活用方法の広がり

位置情報データの活用方法は、年々広がっています。1990年代後半から2000年代後半にかけて、GPS技術を利用したカーナビなどが登場し、普及しました。

やがて、スマートフォンが一般的になってくると、位置情報とアプリの連携が進みました。地図上でより高度な検索が可能になったGoogle Mapや、位置情報を活用したゲームアプリの「Pokémon GO」など、ユーザーが位置情報サービスに触れる機会は高まっています。

また、現在は無線技術などを活用した、近距離での位置情報測定技術も発展しています。それによって、店舗やフロアなど、GPSでは測れなかった階層ごとの位置情報取得が可能になりました。

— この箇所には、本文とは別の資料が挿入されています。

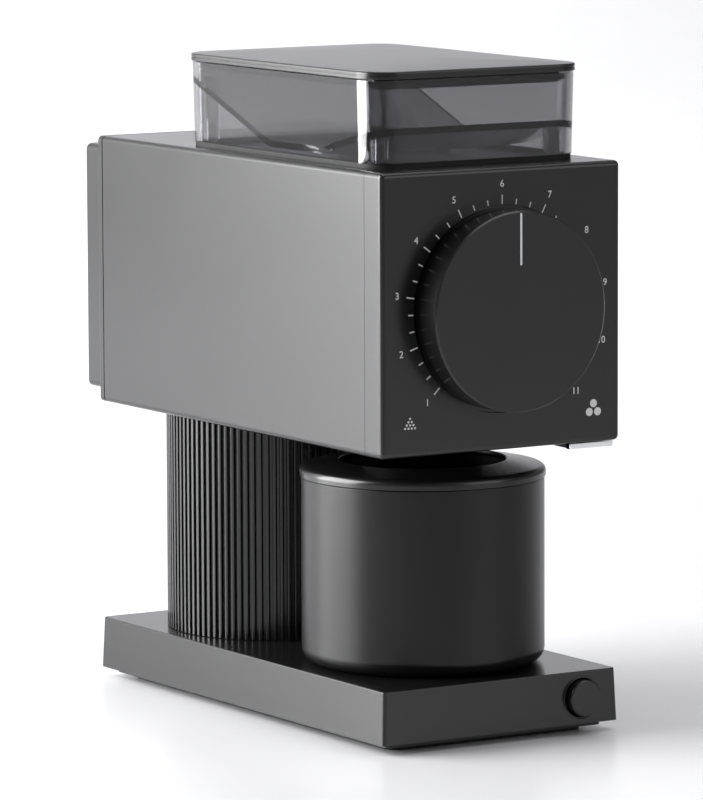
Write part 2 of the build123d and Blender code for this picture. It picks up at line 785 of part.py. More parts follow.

位置情報技術の進化によって、企業のマーケティング活用の可能性は広がっています。

参考:大前研一「市場規模62兆円。位置情報ビジネスの可能性」

来店者CVを測定

Googleの提供する広告サービス「Google AdWords」には、オフラインでの効果測定を可能にする機能が提供されています。飲食店など、来店を重視するビジネスにおいて、広告施策が来店につながったかどうか、どのようなキーワードで来店したのか、などを測定することが可能です。

この機能を利用するためには細かな条件がありますので、予め確認する必要がありますが、オンラインとオフラインをリンクさせながら広告施策の最適化を行っていくために有効な機能であると言えます。

先程述べたように、オンライン上での施策がオフラインでの来店につながったかどうかの測定は、店舗ビジネスにおける効果測定の1つの課題でした。

位置情報を利用することによって、Webでの施策と来店の因果関係を明らかにすることができるようになってきています。

参考:来店コンバージョンについて - リニューアル版 - AdWords ヘルプ

位置情報を活用したキャンペーン配信

位置情報を活用して、キャンペーン配信のターゲットを決めるといった施策も実施することが可能です。

例えば、ヤフー株式会社が提供する「Yahoo!チェックインポイント」は、こうした位置情報を利用したキャンペーンを行えるサービスです。

このサービスに登録することによって、店舗を訪れたユーザーに対するTポイントの付与や、クーポン、キャンペーン配信を行うことができます。決められた範囲内にいるユーザーにキャンペーンの配信が可能です。

このようなサービスを可能にするのは、Beaconという無線技術です。スマートフォンに搭載されたBeaconと、店舗などに配置したBeacon端末の通信によって、正確な位置情報が取得可能です。LINEもBeaconを用いたクーポンや情報配信を可能にする機能を搭載するなど、普及が進んでいます。

近くを通ったユーザーに対してキャンペーン配信ができるため、来店可能性の高い潜在顧客へのアプローチが可能だといえるでしょう。

参考:アプリを活用した店舗集客サービスを渋谷区、新宿区の約600店舗で開始
Beaconとは

位置情報でライフスタイルを分析

取得した位置情報をもとにした分析と、施策への反映も可能になってきています。株式会社ブログウォッチャー(リクルートと電通のジョイントベンチャー)が提供する「Profile Passport」というサービスでは、位置情報を用いた分析が可能です。

このサービスには、顧客の位置情報を蓄積した行動ログから、ユーザーが頻繁に滞在するエリアを推定して、広告配信を行える機能が存在しています。

1人ひとりのライフスタイルや行動範囲に合わせた情報を配信することで、通常よりも的確な配信が可能です。同社のソリューションページでは、同じ情報にもかかわらず、開封率が6倍になったという結果も出ており、個別化したアプローチによる効果の高さをうかがい知ることができます。

これらのように、Web上だけでは知ることができなかったユーザーの行動を可視化し、最適なタイミングで、適切なターゲットにキャンペーンを配信することが位置情報の利用で可能になります。